Any advice you all can offer?
Thanks!


----------



## luvmy4brats (Nov 9, 2008)

Some books do not have text to speech enabled. If you look at the book listing on Amazon it will let you know whether or not it is enabled.


----------



## Elena (Mar 16, 2009)

Thanks!  
Glad to know my Kindle is still healthy!


----------



## Cujo (Feb 23, 2010)

Mine's not working either...When I select Experimental from the Menu on the Home Page, the cursor won't move from Basic Web.  I can select Basic Web but nothing else.  Idea's?


----------



## pidgeon92 (Oct 27, 2008)

Cujo said:


> Mine's not working either...When I select Experimental from the Menu on the Home Page, the cursor won't move from Basic Web.
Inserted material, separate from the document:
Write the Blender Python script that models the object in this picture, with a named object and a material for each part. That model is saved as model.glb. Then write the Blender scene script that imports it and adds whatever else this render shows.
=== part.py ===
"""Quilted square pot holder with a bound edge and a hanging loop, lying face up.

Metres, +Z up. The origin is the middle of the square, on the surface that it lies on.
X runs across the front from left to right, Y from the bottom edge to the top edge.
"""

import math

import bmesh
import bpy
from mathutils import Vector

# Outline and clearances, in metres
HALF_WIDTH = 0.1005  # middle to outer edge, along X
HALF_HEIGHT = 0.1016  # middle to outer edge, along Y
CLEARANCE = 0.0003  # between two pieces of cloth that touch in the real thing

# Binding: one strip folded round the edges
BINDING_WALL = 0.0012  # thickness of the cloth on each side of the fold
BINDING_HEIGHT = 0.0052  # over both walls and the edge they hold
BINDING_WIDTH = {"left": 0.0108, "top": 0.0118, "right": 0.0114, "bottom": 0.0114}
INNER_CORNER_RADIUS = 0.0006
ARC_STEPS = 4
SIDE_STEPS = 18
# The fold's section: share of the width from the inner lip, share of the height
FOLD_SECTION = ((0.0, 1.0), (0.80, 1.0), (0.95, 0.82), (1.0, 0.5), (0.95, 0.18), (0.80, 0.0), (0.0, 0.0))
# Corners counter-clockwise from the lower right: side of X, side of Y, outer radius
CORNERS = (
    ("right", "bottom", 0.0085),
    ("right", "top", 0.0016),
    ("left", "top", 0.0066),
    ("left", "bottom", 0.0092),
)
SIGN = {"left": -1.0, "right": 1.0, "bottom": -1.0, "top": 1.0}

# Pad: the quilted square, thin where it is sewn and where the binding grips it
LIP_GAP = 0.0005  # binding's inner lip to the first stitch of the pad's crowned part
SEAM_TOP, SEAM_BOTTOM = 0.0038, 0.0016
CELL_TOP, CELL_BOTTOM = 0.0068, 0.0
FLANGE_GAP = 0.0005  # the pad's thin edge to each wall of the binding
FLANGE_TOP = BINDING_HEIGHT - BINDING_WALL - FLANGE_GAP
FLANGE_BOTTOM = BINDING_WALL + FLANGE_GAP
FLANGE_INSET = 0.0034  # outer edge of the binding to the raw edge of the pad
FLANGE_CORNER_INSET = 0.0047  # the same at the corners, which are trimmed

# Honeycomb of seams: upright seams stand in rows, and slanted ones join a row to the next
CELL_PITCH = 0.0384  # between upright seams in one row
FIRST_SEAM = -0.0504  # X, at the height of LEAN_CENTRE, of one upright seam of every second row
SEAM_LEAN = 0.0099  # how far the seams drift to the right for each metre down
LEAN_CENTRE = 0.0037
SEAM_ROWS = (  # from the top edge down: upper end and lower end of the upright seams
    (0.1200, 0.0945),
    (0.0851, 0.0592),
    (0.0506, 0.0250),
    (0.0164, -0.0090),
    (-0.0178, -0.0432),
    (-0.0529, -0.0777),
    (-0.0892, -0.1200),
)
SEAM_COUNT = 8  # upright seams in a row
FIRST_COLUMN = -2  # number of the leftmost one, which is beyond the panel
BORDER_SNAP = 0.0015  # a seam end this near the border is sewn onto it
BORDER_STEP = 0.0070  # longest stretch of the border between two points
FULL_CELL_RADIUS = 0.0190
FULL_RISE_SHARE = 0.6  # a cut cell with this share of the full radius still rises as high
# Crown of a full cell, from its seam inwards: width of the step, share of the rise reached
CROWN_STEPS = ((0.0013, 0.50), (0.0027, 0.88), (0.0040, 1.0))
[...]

I can select Basic Web but nothing else. Idea's?


That's not how you access TTS. You need to click the *Aa* key on the keyboard.

The option to listen to MP3s on your Kindle - under Experimental - will only be accessible if you have MP3s loaded in the Music folder of your Kindle.


----------



## Cujo (Feb 23, 2010)

Duh. Thanks for your help!


----------